GIVEN INSTRUCTION ▸
Repeat the lines below exactly as written, please, from the line with "Write part 4" to the line with "return way.dot((edge.other_vert(end).co - end.co).normalized())", both lines included, and no others.

** Start **

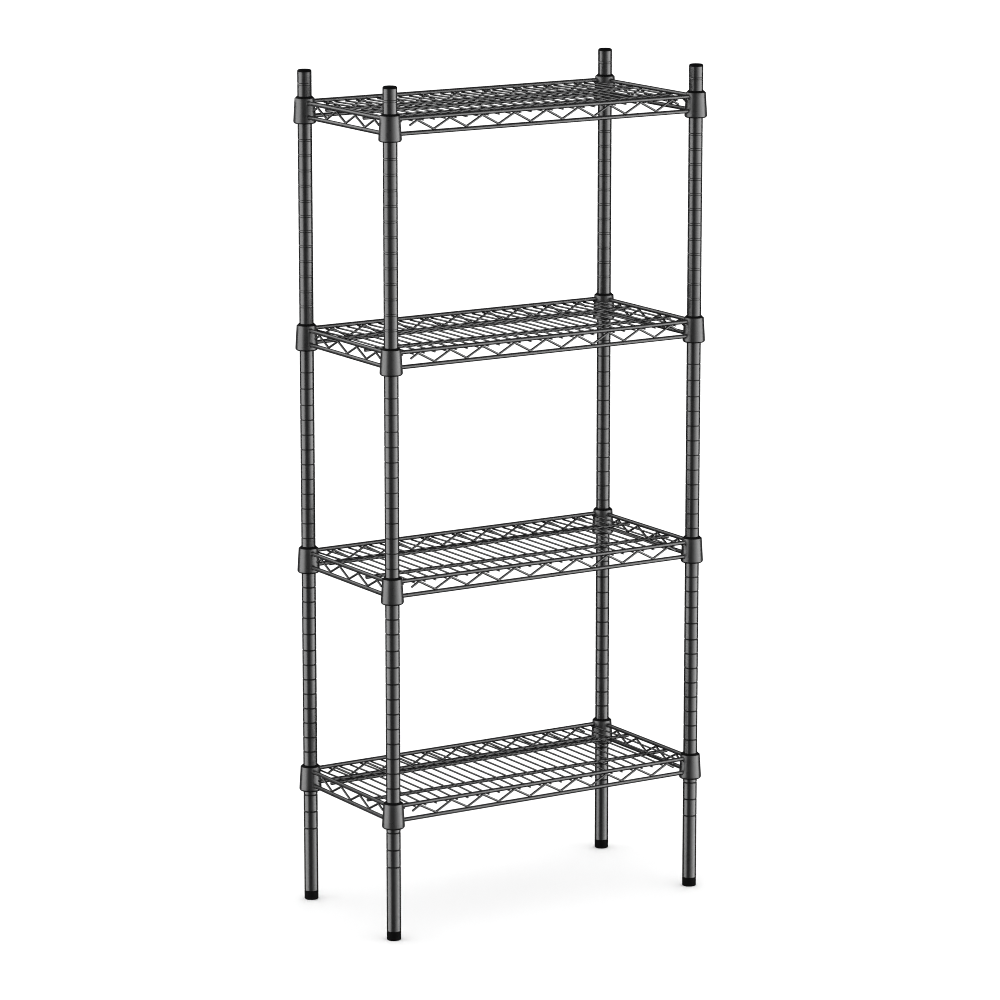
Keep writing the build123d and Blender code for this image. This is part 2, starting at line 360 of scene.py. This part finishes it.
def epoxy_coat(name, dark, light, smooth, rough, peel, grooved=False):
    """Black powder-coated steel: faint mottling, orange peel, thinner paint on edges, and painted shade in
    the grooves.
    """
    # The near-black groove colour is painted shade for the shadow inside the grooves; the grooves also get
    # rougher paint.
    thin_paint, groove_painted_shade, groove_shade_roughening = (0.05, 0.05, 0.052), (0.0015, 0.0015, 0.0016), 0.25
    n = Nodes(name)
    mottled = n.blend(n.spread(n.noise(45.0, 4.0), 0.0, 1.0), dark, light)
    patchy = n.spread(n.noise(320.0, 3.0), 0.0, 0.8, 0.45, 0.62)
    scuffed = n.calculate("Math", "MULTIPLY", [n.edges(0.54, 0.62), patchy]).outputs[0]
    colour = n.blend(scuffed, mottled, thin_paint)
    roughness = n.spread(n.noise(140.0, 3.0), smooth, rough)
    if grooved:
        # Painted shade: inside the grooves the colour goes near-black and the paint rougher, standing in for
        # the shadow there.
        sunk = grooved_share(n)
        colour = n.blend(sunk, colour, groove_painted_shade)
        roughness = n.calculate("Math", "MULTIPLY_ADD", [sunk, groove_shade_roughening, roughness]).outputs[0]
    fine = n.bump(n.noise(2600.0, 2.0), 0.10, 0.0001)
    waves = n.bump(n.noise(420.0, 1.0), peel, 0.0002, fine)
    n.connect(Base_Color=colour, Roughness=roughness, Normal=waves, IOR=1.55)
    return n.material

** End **
** Start **

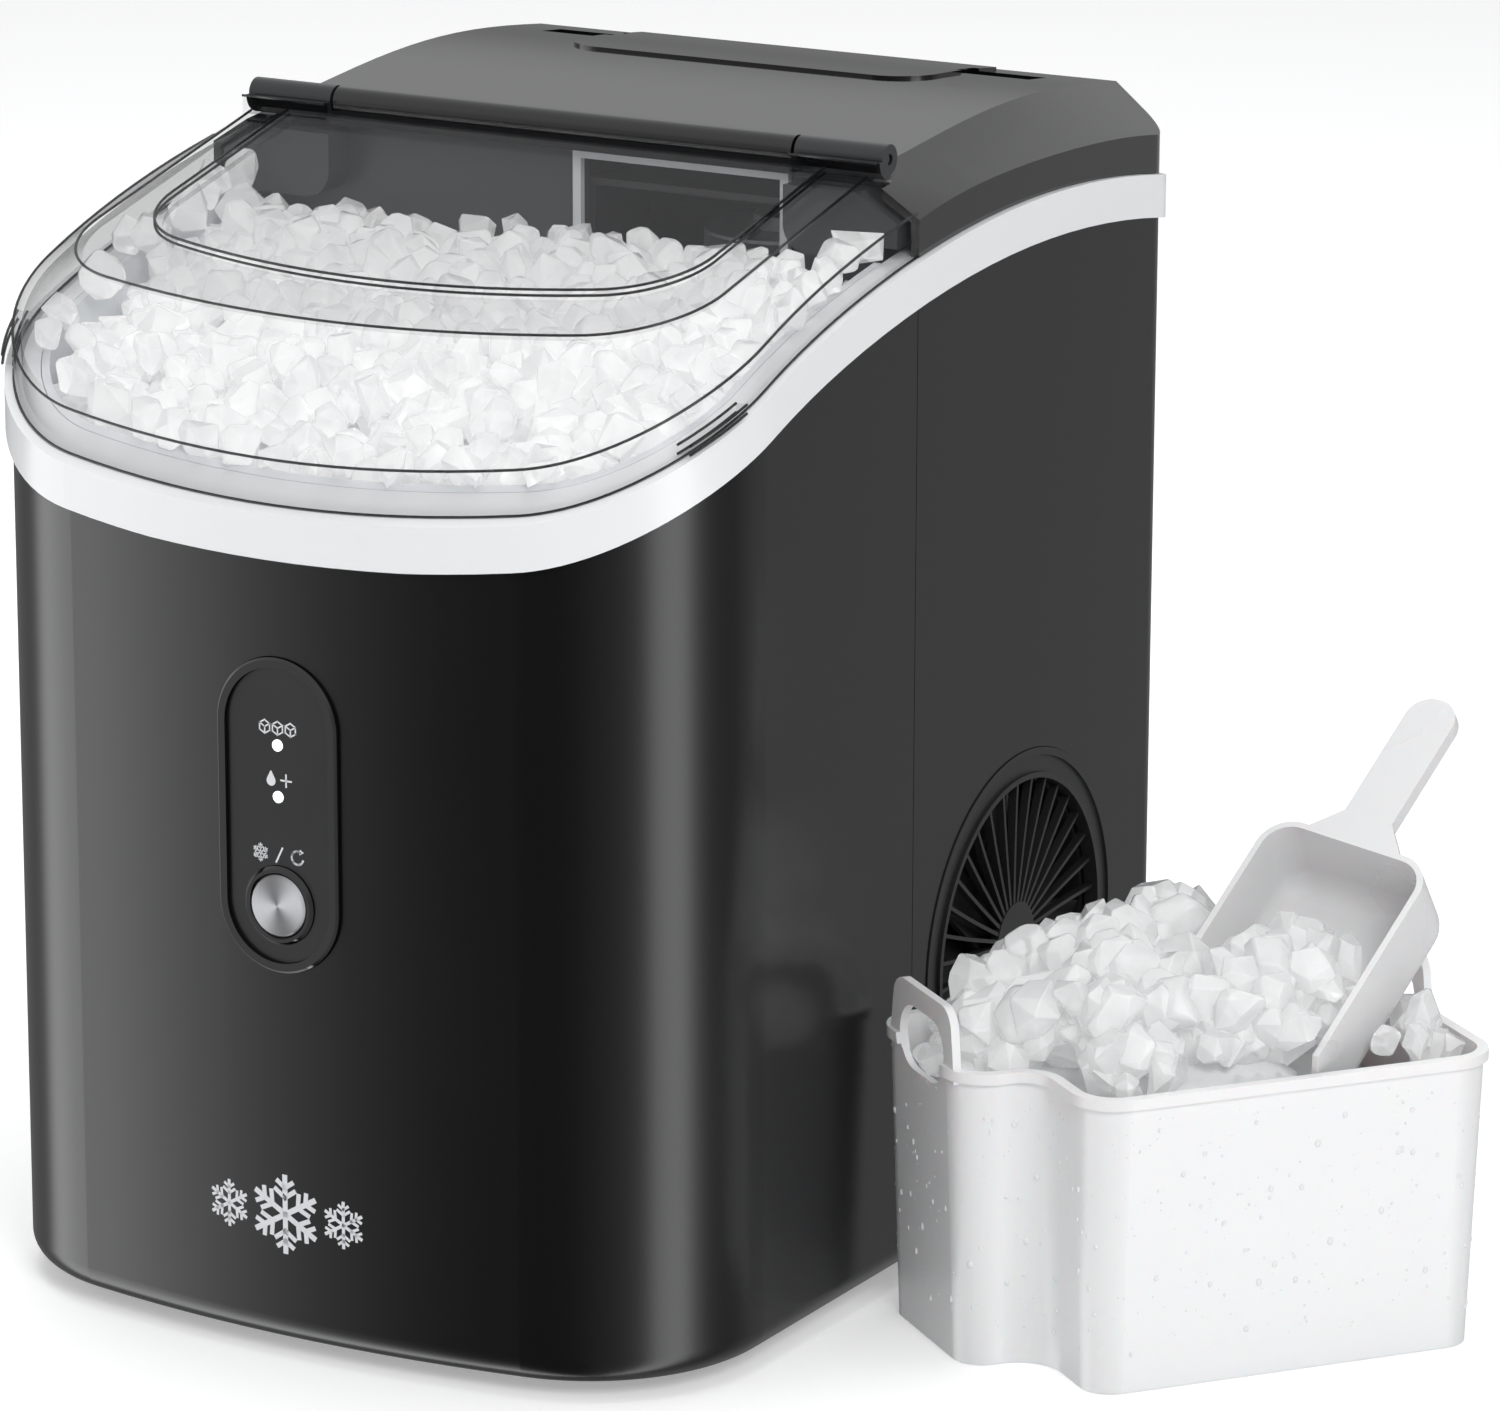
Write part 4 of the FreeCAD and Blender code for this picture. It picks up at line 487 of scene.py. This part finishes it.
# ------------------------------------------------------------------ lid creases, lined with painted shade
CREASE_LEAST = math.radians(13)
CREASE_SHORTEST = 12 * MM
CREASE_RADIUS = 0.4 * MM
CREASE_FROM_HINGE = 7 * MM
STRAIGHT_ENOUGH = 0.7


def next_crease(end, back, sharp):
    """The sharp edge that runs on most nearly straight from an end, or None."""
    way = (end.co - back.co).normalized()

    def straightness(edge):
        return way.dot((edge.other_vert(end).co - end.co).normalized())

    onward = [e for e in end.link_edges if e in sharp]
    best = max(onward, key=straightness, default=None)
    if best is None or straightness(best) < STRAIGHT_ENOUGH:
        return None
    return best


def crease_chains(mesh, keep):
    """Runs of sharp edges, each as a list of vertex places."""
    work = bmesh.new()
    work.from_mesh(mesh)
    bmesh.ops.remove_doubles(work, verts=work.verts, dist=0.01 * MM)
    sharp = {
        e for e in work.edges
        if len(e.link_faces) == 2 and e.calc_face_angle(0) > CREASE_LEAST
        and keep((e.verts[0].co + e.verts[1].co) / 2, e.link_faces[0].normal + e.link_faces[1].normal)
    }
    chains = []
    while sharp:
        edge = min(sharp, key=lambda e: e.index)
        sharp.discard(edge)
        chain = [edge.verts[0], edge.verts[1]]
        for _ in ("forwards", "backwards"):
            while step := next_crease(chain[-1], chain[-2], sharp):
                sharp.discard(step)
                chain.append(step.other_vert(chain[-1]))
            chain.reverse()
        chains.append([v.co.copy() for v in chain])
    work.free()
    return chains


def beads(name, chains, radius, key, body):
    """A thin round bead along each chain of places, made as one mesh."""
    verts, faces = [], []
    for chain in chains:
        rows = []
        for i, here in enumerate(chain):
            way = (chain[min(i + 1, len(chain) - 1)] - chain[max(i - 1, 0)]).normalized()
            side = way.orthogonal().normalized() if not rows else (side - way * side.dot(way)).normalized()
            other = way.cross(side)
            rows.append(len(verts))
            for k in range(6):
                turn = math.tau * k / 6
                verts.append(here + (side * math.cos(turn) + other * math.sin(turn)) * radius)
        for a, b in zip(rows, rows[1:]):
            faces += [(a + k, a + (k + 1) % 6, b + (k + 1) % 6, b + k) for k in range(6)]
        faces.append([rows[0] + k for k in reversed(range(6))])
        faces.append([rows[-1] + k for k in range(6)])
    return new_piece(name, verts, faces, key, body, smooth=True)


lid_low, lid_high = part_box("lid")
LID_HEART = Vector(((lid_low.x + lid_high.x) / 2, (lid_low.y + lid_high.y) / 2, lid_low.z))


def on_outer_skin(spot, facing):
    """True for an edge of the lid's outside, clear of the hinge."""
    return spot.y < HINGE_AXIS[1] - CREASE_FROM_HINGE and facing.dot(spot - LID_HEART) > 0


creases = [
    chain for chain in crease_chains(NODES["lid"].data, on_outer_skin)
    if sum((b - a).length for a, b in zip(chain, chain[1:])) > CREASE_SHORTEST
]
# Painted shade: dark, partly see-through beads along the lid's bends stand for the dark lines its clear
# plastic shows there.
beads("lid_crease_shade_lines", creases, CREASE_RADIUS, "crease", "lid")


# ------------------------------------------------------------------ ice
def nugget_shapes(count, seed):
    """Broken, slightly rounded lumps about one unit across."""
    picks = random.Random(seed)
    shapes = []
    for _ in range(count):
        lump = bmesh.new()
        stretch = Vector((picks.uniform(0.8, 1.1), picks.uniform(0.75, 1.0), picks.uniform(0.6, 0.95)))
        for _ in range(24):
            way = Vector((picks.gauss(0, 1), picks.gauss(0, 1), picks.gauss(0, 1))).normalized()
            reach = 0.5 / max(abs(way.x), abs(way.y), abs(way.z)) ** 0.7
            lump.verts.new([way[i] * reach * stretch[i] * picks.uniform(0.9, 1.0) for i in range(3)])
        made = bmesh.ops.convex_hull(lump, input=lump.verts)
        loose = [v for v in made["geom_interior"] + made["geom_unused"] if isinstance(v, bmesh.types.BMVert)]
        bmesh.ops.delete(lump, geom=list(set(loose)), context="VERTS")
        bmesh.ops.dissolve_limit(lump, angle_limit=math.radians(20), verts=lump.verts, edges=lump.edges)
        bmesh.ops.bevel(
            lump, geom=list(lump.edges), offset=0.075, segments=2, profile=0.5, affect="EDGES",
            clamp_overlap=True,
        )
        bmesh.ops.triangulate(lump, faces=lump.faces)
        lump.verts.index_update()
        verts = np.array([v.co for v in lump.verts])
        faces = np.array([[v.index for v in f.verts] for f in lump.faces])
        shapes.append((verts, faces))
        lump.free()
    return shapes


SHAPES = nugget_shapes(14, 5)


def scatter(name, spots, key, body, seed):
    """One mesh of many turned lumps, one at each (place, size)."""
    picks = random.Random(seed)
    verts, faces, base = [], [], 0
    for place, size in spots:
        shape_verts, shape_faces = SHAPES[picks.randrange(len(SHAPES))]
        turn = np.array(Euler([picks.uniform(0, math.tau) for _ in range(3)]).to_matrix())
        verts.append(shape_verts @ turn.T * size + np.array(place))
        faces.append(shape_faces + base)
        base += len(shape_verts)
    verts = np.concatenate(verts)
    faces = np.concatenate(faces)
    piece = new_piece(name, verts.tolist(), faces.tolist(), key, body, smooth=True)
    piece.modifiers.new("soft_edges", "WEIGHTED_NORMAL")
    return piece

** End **

EXERCISE ANSWER ▸
Write part 4 of the FreeCAD and Blender code for this picture. It picks up at line 487 of scene.py. This part finishes it.
# ------------------------------------------------------------------ lid creases, lined with painted shade
CREASE_LEAST = math.radians(13)
CREASE_SHORTEST = 12 * MM
CREASE_RADIUS = 0.4 * MM
CREASE_FROM_HINGE = 7 * MM
STRAIGHT_ENOUGH = 0.7


def next_crease(end, back, sharp):
    """The sharp edge that runs on most nearly straight from an end, or None."""
    way = (end.co - back.co).normalized()

    def straightness(edge):
        return way.dot((edge.other_vert(end).co - end.co).normalized())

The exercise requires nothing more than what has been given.